Data shown:
_ _ _

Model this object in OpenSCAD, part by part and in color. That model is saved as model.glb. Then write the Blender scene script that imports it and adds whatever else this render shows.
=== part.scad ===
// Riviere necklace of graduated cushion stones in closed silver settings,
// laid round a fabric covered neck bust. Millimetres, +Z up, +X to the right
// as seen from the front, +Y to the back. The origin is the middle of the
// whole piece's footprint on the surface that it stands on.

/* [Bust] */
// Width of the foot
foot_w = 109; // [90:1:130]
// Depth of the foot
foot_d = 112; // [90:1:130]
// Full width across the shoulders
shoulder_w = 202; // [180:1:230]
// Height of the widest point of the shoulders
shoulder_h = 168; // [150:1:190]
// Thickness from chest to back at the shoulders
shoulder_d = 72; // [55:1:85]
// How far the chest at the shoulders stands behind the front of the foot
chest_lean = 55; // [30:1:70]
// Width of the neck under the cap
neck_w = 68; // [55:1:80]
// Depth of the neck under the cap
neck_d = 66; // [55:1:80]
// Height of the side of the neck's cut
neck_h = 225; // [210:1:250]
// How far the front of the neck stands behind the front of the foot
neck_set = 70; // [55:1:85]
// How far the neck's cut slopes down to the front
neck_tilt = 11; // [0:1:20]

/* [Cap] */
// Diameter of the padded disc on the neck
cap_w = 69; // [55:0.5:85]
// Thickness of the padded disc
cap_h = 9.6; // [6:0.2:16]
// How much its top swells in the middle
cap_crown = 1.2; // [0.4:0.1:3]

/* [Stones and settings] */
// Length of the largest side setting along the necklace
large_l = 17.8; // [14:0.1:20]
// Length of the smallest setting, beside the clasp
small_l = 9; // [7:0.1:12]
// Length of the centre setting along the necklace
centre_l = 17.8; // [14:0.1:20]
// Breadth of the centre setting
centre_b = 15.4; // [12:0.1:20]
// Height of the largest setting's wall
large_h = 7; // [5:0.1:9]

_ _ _

The task: Restate the whole of the material exactly.

Exercise output:
Model this object in OpenSCAD, part by part and in color. That model is saved as model.glb. Then write the Blender scene script that imports it and adds whatever else this render shows.
=== part.scad ===
// Riviere necklace of graduated cushion stones in closed silver settings,
// laid round a fabric covered neck bust. Millimetres, +Z up, +X to the right
// as seen from the front, +Y to the back. The origin is the middle of the
// whole piece's footprint on the surface that it stands on.

/* [Bust] */
// Width of the foot
foot_w = 109; // [90:1:130]
// Depth of the foot
foot_d = 112; // [90:1:130]
// Full width across the shoulders
shoulder_w = 202; // [180:1:230]
// Height of the widest point of the shoulders
shoulder_h = 168; // [150:1:190]
// Thickness from chest to back at the shoulders
shoulder_d = 72; // [55:1:85]
// How far the chest at the shoulders stands behind the front of the foot
chest_lean = 55; // [30:1:70]
// Width of the neck under the cap
neck_w = 68; // [55:1:80]
// Depth of the neck under the cap
neck_d = 66; // [55:1:80]
// Height of the side of the neck's cut
neck_h = 225; // [210:1:250]
// How far the front of the neck stands behind the front of the foot
neck_set = 70; // [55:1:85]
// How far the neck's cut slopes down to the front
neck_tilt = 11; // [0:1:20]

/* [Cap] */
// Diameter of the padded disc on the neck
cap_w = 69; // [55:0.5:85]
// Thickness of the padded disc
cap_h = 9.6; // [6:0.2:16]
// How much its top swells in the middle
cap_crown = 1.2; // [0.4:0.1:3]

/* [Stones and settings] */
// Length of the largest side setting along the necklace
large_l = 17.8; // [14:0.1:20]
// Length of the smallest setting, beside the clasp
small_l = 9; // [7:0.1:12]
// Length of the centre setting along the necklace
centre_l = 17.8; // [14:0.1:20]
// Breadth of the centre setting
centre_b = 15.4; // [12:0.1:20]
// Height of the largest setting's wall
large_h = 7; // [5:0.1:9]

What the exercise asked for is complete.